• [TASK TO CARRY OUT]
From the listing below, copy only the lines running from the line that contains "scalloped_lip();" to the line that contains "depsgraph = bpy.context.evaluated_depsgraph_get()", both included.
──────
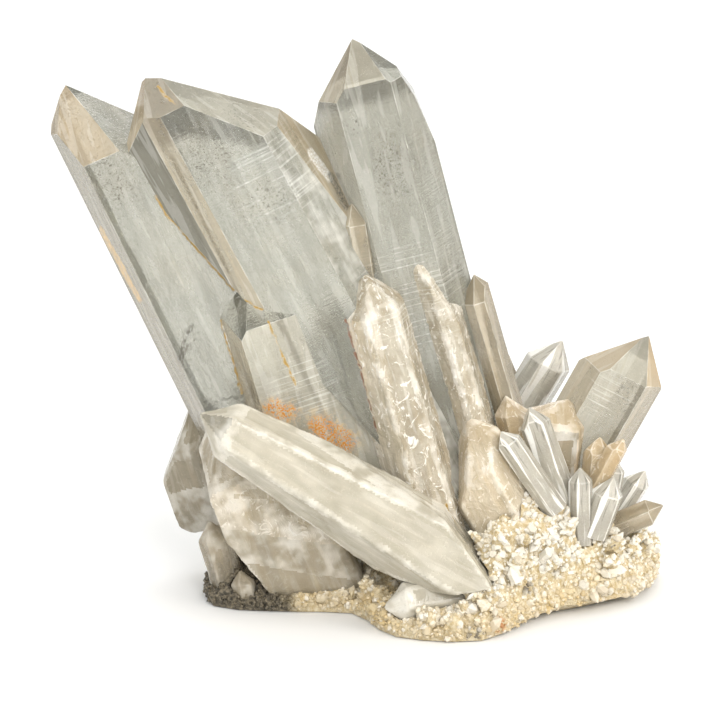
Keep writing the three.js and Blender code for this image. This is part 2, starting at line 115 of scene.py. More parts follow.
# %% The crystals
SLOPE = 38.2
CLEAR = dict(milk=0.0, warm=0.1, dim_and_shade=0.15, crackle=0.0, painted_light=0.2)
BRIGHT = dict(milk=0.5, warm=0.2, dim_and_shade=0.0, crackle=0.1, painted_light=1.0)
BEIGE = dict(milk=0.1, warm=0.5, dim_and_shade=0.1, crackle=0.0, painted_light=0.12)
SMOKY = dict(milk=0.25, warm=0.6, dim_and_shade=0.4, crackle=0.1, painted_light=0.1)
MILKY = dict(milk=0.9, warm=0.2, dim_and_shade=0.1, crackle=0.0, painted_light=0.12)
TAN = dict(milk=0.15, warm=0.9, dim_and_shade=0.0, crackle=0.45, painted_light=0.1)
CRACKLED = dict(milk=0.2, warm=0.6, dim_and_shade=0.0, crackle=1.0, painted_light=0.3)
# Tones for single faces partly set their own colour and partly paint the light, shade and reflections that
# each face shows.
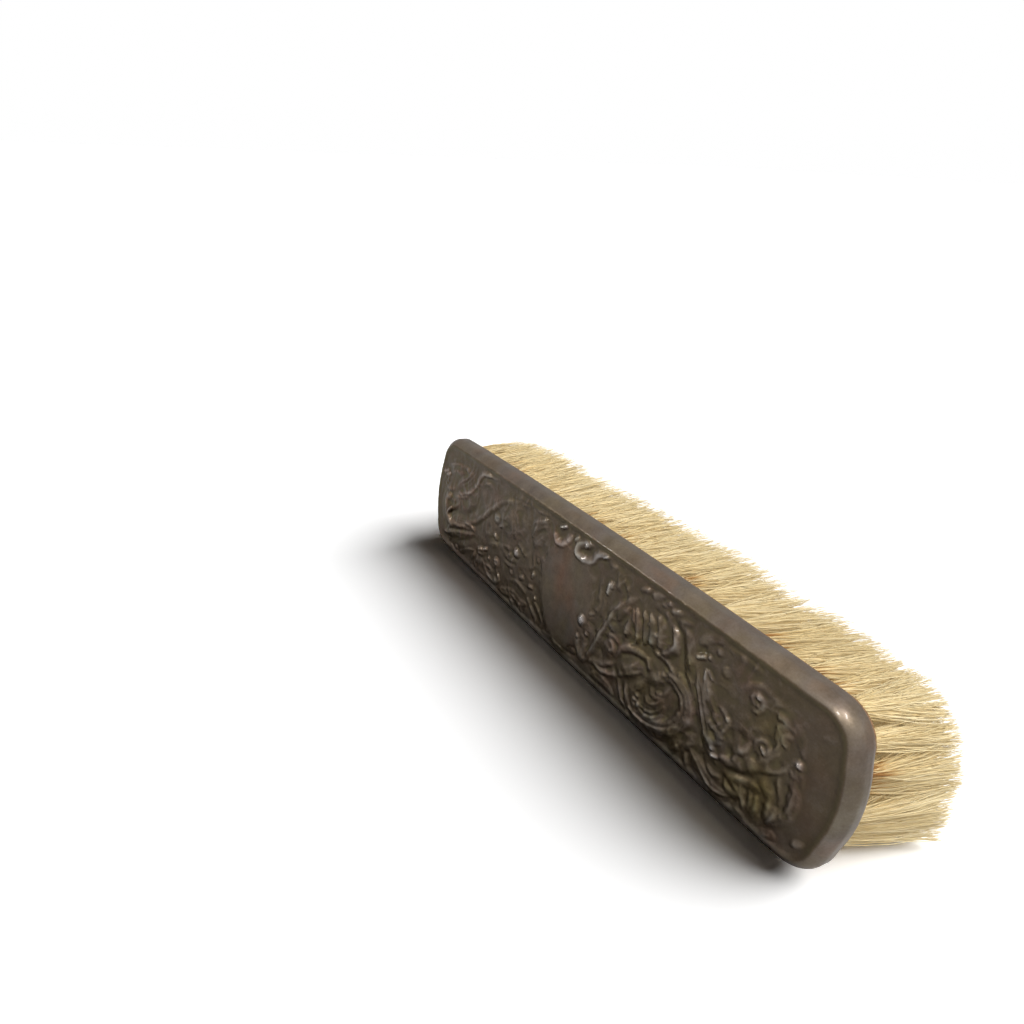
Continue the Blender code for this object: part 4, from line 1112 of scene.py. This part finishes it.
def drawn_brass():
    """Brass wire: lines along it from the draw plate, dulled in patches."""
    material, tree = new_tree("drawn_brass")
    lines = noise(tree, object_coordinates(tree, (30, 9000, 9000)), 1.0, 3.0)
    dull = noise(tree, object_coordinates(tree), 500.0, 4.0)
    colour = ramp(tree, dull, ((0.35, (0.30, 0.19, 0.07)), (0.6, (0.72, 0.52, 0.23))))
    finish_tree(tree, add(tree, "BsdfPrincipled", Base_Color=colour, Metallic=1.0,
                          Roughness=scaled(tree, lines, 0.3, 0.2), Normal=bumps(tree, 0.2, 0.00005, lines)))
    return material


def dress_cad_nodes():
    """The pieces whose CAD shape is right keep it and take a finish."""
    brass = drawn_brass()
    finishes = {
        "pitch_bed": hard_pitch(),
        "cover_board": wood("cover_board_wood", (0.11, 0.052, 0.022), (0.27, 0.145, 0.066), 0.38),
        "bristle_stock": wood("bristle_stock_wood", (0.15, 0.075, 0.032), (0.34, 0.19, 0.09), 0.32),
        **{f"draw_wire_{row + 1}": brass for row in range(ROWS)},
    }
    for node, material in finishes.items():
        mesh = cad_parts[node].data
        mesh.materials.clear()
        mesh.materials.append(material)


# --- Floor, light and camera ---------------------------------------------------------------------

def build_floor():
    """A plain white floor, which keeps the brush's shadow."""
    mesh = bpy.data.meshes.new("floor")
    corners = [(x * FLOOR_REACH, y * FLOOR_REACH, 0) for x, y in ((-1, -1), (1, -1), (1, 1), (-1, 1))]
    mesh.from_pydata(corners, [], [(0, 1, 2, 3)])
    floor = bpy.data.objects.new("floor", mesh)
    bpy.context.scene.collection.objects.link(floor)
    material, tree = new_tree("floor_white")
    path = add(tree, "LightPath").outputs
    colour = mix_colour(tree, path["Is Glossy Ray"], (FLOOR_LIT,) * 3, (FLOOR_MIRRORED,) * 3)
    colour = mix_colour(tree, path["Is Camera Ray"], colour, (FLOOR_SEEN,) * 3)
    finish_tree(tree, add(tree, "BsdfDiffuse", Color=colour))
    mesh.materials.append(material)


def build_world():
    """Even studio light from all round, white where the camera sees past the floor. The silver mirrors
    it brighter overhead and on one side."""
    world = bpy.data.worlds.new("studio")
    world.use_nodes = True
    tree = world.node_tree
    tree.nodes.clear()
    path = add(tree, "LightPath").outputs
    toward = add(tree, "SeparateXYZ", Vector=add(tree, "TexCoord").outputs["Generated"]).outputs
    overhead = add(tree, "MapRange", Value=toward["Z"], From_Min=0.0, From_Max=1.0,
                   To_Min=WORLD_MIRRORED[0], To_Max=WORLD_MIRRORED[1]).outputs[0]
    beside = add(tree, "MapRange", Value=toward["X"], From_Min=-1.0, From_Max=1.0,
                 To_Min=WORLD_BESIDE[0], To_Max=WORLD_BESIDE[1]).outputs[0]
    mirrored = scaled(tree, path["Is Glossy Ray"], scaled(tree, overhead, beside))
    seen = math_node(tree, "MAXIMUM", mirrored, path["Is Camera Ray"])
    strength = math_node(tree, "MAXIMUM", seen, WORLD_FILL)
    background = add(tree, "Background", Color=(1.0, 1.0, 1.0), Strength=strength)
    output = tree.nodes.new("ShaderNodeOutputWorld")
    tree.links.new(background.outputs[0], output.inputs["Surface"])
    bpy.context.scene.world = world


def place_lamp(name, kind, energy, place):
    """A lamp that shines from its place towards the middle of the brush."""
    lamp = bpy.data.lights.new(name, kind)
    lamp.energy = energy
    made = bpy.data.objects.new(name, lamp)
    made.location = place
    made.rotation_euler = (Vector(place) - Vector(LAMP_TARGET)).to_track_quat("Z", "Y").to_euler()
    bpy.context.scene.collection.objects.link(made)
    return made


def add_sun(name, energy, place, spread):
    """A soft sun, spread over the given degrees: it lights, and the silver does not mirror it."""
    made = place_lamp(name, "SUN", energy, place)
    made.data.angle = math.radians(spread)
    made.visible_glossy = False
    return made


def add_card(name, energy, place, size):
    """A small oval card that only the silver mirrors."""
    made = place_lamp(name, "AREA", energy, place)
    made.data.shape = "ELLIPSE"
    made.data.size, made.data.size_y = size
    made.visible_diffuse = False


def build_lights(brush):
    """A high key light, a weak light on the bristles alone, and three cards for the silver's gleams."""
    add_sun("key", 4.4, (0.68, 1.00, 1.28), 50)
    fill = add_sun("bristle_fill", 1.3, (1.0, -0.25, 0.5), 60)
    fill.data.use_shadow = False
    lit = bpy.data.collections.new("bristle_fill_lights")
    for piece in brush:
        lit.objects.link(piece)
    fill.light_linking.receiver_collection = lit
    add_card("front_card", 1.1, (0.05, -0.56, 0.70), (0.05, 0.05))
    add_card("side_card", 0.6, (-0.62, -0.70, 0.30), (0.06, 0.06))
    add_card("end_card", 1.3, (0.28, -0.30, 0.70), (0.03, 0.20))


def build_camera():
    """The photo's camera, as fitted to the brush's outline and to the bottle beside it."""
    camera = bpy.data.objects.new("camera", bpy.data.cameras.new("camera"))
    camera.location = (0.13924154, -0.12448024, 0.12862163)
    camera.rotation_euler = [math.radians(a) for a in (64.64527, -2.31897, 59.28707)]
    camera.data.lens = 27.0738
    camera.data.sensor_width = 36.0
    camera.data.clip_start = 0.005
    bpy.context.scene.collection.objects.link(camera)
    bpy.context.scene.camera = camera


POSE, LENGTH, WIDTH = brush_pose()

build_silver_back(tarnished_silver())
bristle = natural_bristle()
bristles = [build_bristle_row(row, bristle) for row in range(ROWS)]
dress_cad_nodes()

build_floor()
build_world()
build_lights(bristles)
build_camera()
bpy.context.scene.view_settings.view_transform = "Standard"
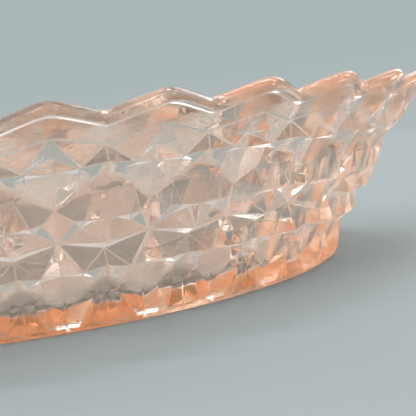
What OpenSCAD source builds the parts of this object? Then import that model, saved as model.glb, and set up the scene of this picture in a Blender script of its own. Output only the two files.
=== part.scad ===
// A low, flared pressed-glass candy dish with a scalloped rim.
// The dish is one pressing. Each node below is one zone of it, and the zones meet face to face.
// Origin: centre of the base, on the table. +Z is up, and a scallop tip lies on +X.

/* [Overall size] */
// Diameter over the scallop tips
rim_d = 203; // [180:1:230]
// Height from the table to the scallop tips
height = 40; // [36:0.5:46]
// Diameter of the base at the table
base_d = 147; // [130:1:156]
// How late the wall flares out: 1 is a straight cone, larger is more of a bell
flare = 1.35; // [1.1:0.05:1.7]

/* [Glass] */
// Thickness of the wall, measured level
wall = 5.2; // [4.5:0.1:6]
// Thickness of the floor above the recess under the base
floor_t = 3.8; // [3.5:0.1:6]
// Depth of the pressed relief, where 1 is the full depth
relief = 1; // [0.4:0.1:1.1]

/* [Rim] */
// Number of scallops, with one column of facets under each
scallops = 32; // [24:4:40]
// Width of the flat on top of the lip
lip_flat = 2.4; // [1.5:0.1:3.5]

/* [Base] */
// Inner diameter of the ring that the dish rests on
foot_inner_d = 134; // [126:1:138]
// Depth of the recess under the base
recess = 0.8; // [0.4:0.1:1.2]
// Number of rays of the star pressed into the underside
star_rays = 32; // [16:4:36]
// Diameter over the star's points
star_d = 112; // [80:1:116]
// Diameter of the plain centre inside the rays
star_inner_d = 30; // [28:1:44]
// Depth of each ray at its inner end
star_depth = 1; // [0.6:0.1:1.1]

/* [Hidden] */

glass_pink = [0.95, 0.72, 0.63, 0.55];
samples = 4 * scallops;
base_r = base_d / 2;
rim_r = rim_d / 2;
plate_r = foot_inner_d / 2 - 5;
floor_z = recess + floor_t;
foot_edge = 0.5;
groove_half_angle = 50;
star_length = (star_d - star_inner_d) / 2;

// Levels of the pattern. Each holds heights, as fractions of the dish's height, and then how far
// the surface stands proud of the wall line in mm: at a column, at a quarter and at mid-column.
lip_top      = [[1.000, 0.970, 0.940], [ 0.0, -0.8, -1.6]];
lip_bottom   = [[0.943, 0.912, 0.880], [ 0.4, -0.4, -1.2]];
point_top    = [[0.852, 0.832, 0.808], [ 1.1,  0.0, -1.1]];
point_bottom = [[0.720, 0.720, 0.720], [ 1.1,  1.3,  1.1]];
star_top     = [[0.720, 0.720, 0.720], [-1.1, -0.9, -1.3]];
star_upper   = [[0.620, 0.620, 0.640], [-0.9,  1.0,  0.4]];
star_lower   = [[0.557, 0.510, 0.530], [-0.9,  1.2,  1.2]];
node_line    = [[0.423, 0.405, 0.376], [ 0.3, -0.3,  0.0]];
row_line     = [[0.261, 0.275, 0.261], [-1.0,  1.3, -1.0]];
scoop_line   = [[0.205, 0.205, 0.205], [-0.4,  0.8, -2.6]];
petal_line   = [[0.125, 0.125, 0.125], [-0.6,  1.2,  0.2]];
foot_top     = [[0.048, 0.048, 0.048], [ 0.4,  0.4,  0.4]];
foot_z = foot_top[0][0] * height;

// Radius of the wall line at height z
function wall_r(z) = base_r + (rim_r - base_r) * pow(z / height, flare);

// A ring of points with one radius and one height for each of the three places in a column
function ring(radii, heights) = [
    for (i = [0 : samples - 1])
        let (place = [0, 1, 2, 1][i % 4], angle = i * 360 / samples)
        [radii[place] * cos(angle), radii[place] * sin(angle), heights[place]]
];

// Heights of a level in mm
function heights(level) = level[0] * height;

// The patterned outside of the wall at a level
function outside(level) =
    let (z = heights(level))
    ring([for (k = [0 : 2]) wall_r(z[k]) + relief * level[1][k]], z);

// The smooth inside of the wall at a level
function inside(level) =
    let (z = heights(level))
    ring([for (k = [0 : 2]) wall_r(z[k]) - wall], z);

// The edge of a round hole of radius r at height z, with its flats just clear of the circle
function hole_edge(r, z) =
    let (clear = r / cos(180 / samples))
    ring([clear, clear, clear], [z, z, z]);

// A closed band of glass through a loop of rings: down the outside and up the inside.
// lean tells, for each step, which corners its facets' edges join: 0 even to odd, 1 odd to even.
module glass_band(rings, lean) {
    count = len(rings);
    faces = [
        for (j = [0 : count - 1], i = [0 : samples - 1])
            let (
                next_i = (i + 1) % samples,
                upper = j * samples,
                lower = ((j + 1) % count) * samples,
                a = upper + i,
                b = upper + next_i,
                c = lower + next_i,
                d = lower + i
            )
            each ((i + lean[j]) % 2 == 0 ? [[a, b, c], [a, c, d]] : [[a, b, d], [b, c, d]])
    ];
    color(glass_pink) polyhedron(points = [for (r = rings) each r], faces = faces);
}

// Scalloped lip: a bevelled bead that follows the scallops
module scalloped_lip() {
    top_z = heights(lip_top);
    flat_inside = ring([for (k = [0 : 2]) wall_r(top_z[k]) - lip_flat + relief * lip_top[1][k]], top_z);
    glass_band(
        [outside(lip_top), outside(lip_bottom), inside(lip_bottom), flat_inside],
        [0, 0, 0, 0]
    );
}

// Plain band: smooth lobes between the lip and the first row of facets
module plain_band() {
    glass_band(
        [outside(lip_bottom), outside(point_top), inside(point_top), inside(lip_bottom)],
        [0, 0, 0, 1]
    );
}

// Upper row of points: triangles that hang from and stand up to a zigzag
module upper_point_row() {
    glass_band(
        [outside(point_top), outside(point_bottom), inside(point_bottom), inside(point_top)],
        [0, 0, 0, 1]
    );
}

// Upper row of stars: petals around one star centre in each column, under a small ledge
module upper_star_row() {
    glass_band(
        [
            outside(star_top), outside(star_upper), outside(star_lower), outside(node_line),
            inside(node_line), inside(star_lower), inside(star_top)
        ],
        [1, 1, 0, 0, 0, 0, 0]
    );
}

// Lower row of points: the zigzag repeats under the stars
module lower_point_row() {
    glass_band(
        [outside(node_line), outside(row_line), inside(row_line), inside(node_line)],
        [0, 0, 0, 1]
    );
}

// Lower row of stars: scoops and short petals that run down to the base, with a rounded inside
module lower_star_row() {
    corner_z = (heights(row_line)[0] + floor_z) / 2;
    corner_r = (wall_r(heights(row_line)[0]) - wall + plate_r) / 2 + 1.5;
    glass_band(
        [
            outside(row_line), outside(scoop_line), outside(petal_line), outside(foot_top),
            hole_edge(plate_r, foot_z), hole_edge(plate_r, floor_z),
            hole_edge(corner_r, corner_z), inside(row_line)
        ],
        [1, 1, 0, 0, 0, 0, 0, 1]
    );
}

// Foot ring: the narrow flat that the dish rests on, with a plain outer edge
module foot_ring() {
    color(glass_pink)
        rotate_extrude($fn = samples)
            polygon([
                [plate_r, foot_z],
                [plate_r, recess],
                [foot_inner_d / 2 - foot_edge, recess],
                [foot_inner_d / 2, 0],
                [base_r - foot_edge, 0],
                [base_r, foot_edge],
                [base_r + foot_edge, foot_z]
            ]);
}

// One ray of the star: a V-shaped groove that starts beside the centre and fades to a point
module star_ray() {
    cut_depth = 3;
    half_w = cut_depth * tan(groove_half_angle);
    translate([star_inner_d / 2, 0, recess + star_depth])
        rotate([0, atan(star_depth / star_length), 0])
            rotate([90, 0, 90])
                linear_extrude(star_length)
                    polygon([[0, 0], [-half_w, -cut_depth], [half_w, -cut_depth]]);
}

// Base plate: the floor, with a star of grooves pressed into its underside
module base_plate() {
    color(glass_pink)
        difference() {
            translate([0, 0, recess])
                cylinder(h = floor_t, r = plate_r, $fn = samples);
            for (i = [0 : star_rays - 1])
                rotate([0, 0, i * 360 / star_rays]) star_ray();
        }
}

scalloped_lip();
plain_band();
upper_point_row();
upper_star_row();
lower_point_row();
lower_star_row();
foot_ring();
base_plate();
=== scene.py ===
import math
import random

import bmesh
import bpy
from mathutils import Matrix, Vector


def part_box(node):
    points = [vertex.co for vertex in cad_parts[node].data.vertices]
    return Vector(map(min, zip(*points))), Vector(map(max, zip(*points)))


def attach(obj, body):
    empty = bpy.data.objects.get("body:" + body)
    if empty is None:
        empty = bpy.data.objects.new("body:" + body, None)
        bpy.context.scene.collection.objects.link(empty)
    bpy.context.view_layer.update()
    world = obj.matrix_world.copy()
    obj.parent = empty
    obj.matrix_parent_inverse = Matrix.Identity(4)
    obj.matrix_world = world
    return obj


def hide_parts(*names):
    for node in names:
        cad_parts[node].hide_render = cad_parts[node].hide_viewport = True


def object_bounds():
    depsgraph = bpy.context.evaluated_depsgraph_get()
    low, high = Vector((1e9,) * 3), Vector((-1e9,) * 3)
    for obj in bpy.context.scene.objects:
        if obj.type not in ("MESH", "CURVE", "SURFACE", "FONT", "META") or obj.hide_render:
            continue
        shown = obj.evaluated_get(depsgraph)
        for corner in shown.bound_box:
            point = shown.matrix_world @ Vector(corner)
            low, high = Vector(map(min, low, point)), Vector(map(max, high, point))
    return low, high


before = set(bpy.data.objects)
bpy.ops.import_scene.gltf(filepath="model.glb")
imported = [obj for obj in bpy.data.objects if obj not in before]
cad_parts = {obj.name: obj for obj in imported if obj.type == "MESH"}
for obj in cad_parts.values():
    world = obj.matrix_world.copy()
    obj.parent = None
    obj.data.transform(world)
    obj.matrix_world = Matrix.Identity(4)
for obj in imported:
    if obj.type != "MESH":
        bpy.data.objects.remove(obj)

MM = 0.001
cad_low, cad_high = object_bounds()

# ---------------------------------------------------------------- the dish, in millimetres
# Driving sizes come from the CAD box, COLUMNS, FLARE and WALL repeat the CAD's values, and the relief
# is finer than the CAD's and has its own values.
HEIGHT = (cad_high.z - cad_low.z) / MM
RIM_R = (cad_high.x - cad_low.x) / 2 / MM
FOOT_EDGE = 0.5         # how far the top of the foot ring stands out past the base
BASE_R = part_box("foot_ring")[1].x / MM - FOOT_EDGE
FLARE = 1.35            # 1 is a straight cone, larger is more of a bell
COLUMNS = 32
PITCH = 2 * math.pi / COLUMNS
COLUMN_WIDTH = 19       # roughly, near the rim
WALL = 5.2              # measured level
FLOOR_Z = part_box("base_plate")[1].z / MM
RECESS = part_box("base_plate")[0].z / MM

# Top and height of each tier of the pattern. The lower one is cut off just above the table.
TIERS = [(34.3, 17.2), (17.1, 19.5)]
BASE_CUT = 1.0
FADE_Z = 2.2            # below this height the relief fades into the foot
EDGE = 0.2              # width of the rounding beside every pressed edge
TOP_FACET_DEPTH = 1.2   # depth that the rounding of the zigzag's own facets is worked out from
STEPS = 12              # steps round the dish in each scallop
ROUGHCAST = 0.14        # how far the pressed corners stray from their places
NEARLY_FLAT = 0.22      # a polygon whose corners stray less than this stays one facet
TOO_SHORT = 0.02        # an edge shorter than this is dropped
SLIVER_AREA = 0.01      # a triangle smaller than this, in square mm, gets no rounding
WELD = 0.003            # points closer than this become one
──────
• [PROBLEM SOLUTION]
scalloped_lip();
plain_band();
upper_point_row();
upper_star_row();
lower_point_row();
lower_star_row();
foot_ring();
base_plate();
=== scene.py ===
import math
import random

import bmesh
import bpy
from mathutils import Matrix, Vector


def part_box(node):
    points = [vertex.co for vertex in cad_parts[node].data.vertices]
    return Vector(map(min, zip(*points))), Vector(map(max, zip(*points)))


def attach(obj, body):
    empty = bpy.data.objects.get("body:" + body)
    if empty is None:
        empty = bpy.data.objects.new("body:" + body, None)
        bpy.context.scene.collection.objects.link(empty)
    bpy.context.view_layer.update()
    world = obj.matrix_world.copy()
    obj.parent = empty
    obj.matrix_parent_inverse = Matrix.Identity(4)
    obj.matrix_world = world
    return obj


def hide_parts(*names):
    for node in names:
        cad_parts[node].hide_render = cad_parts[node].hide_viewport = True


def object_bounds():
    depsgraph = bpy.context.evaluated_depsgraph_get()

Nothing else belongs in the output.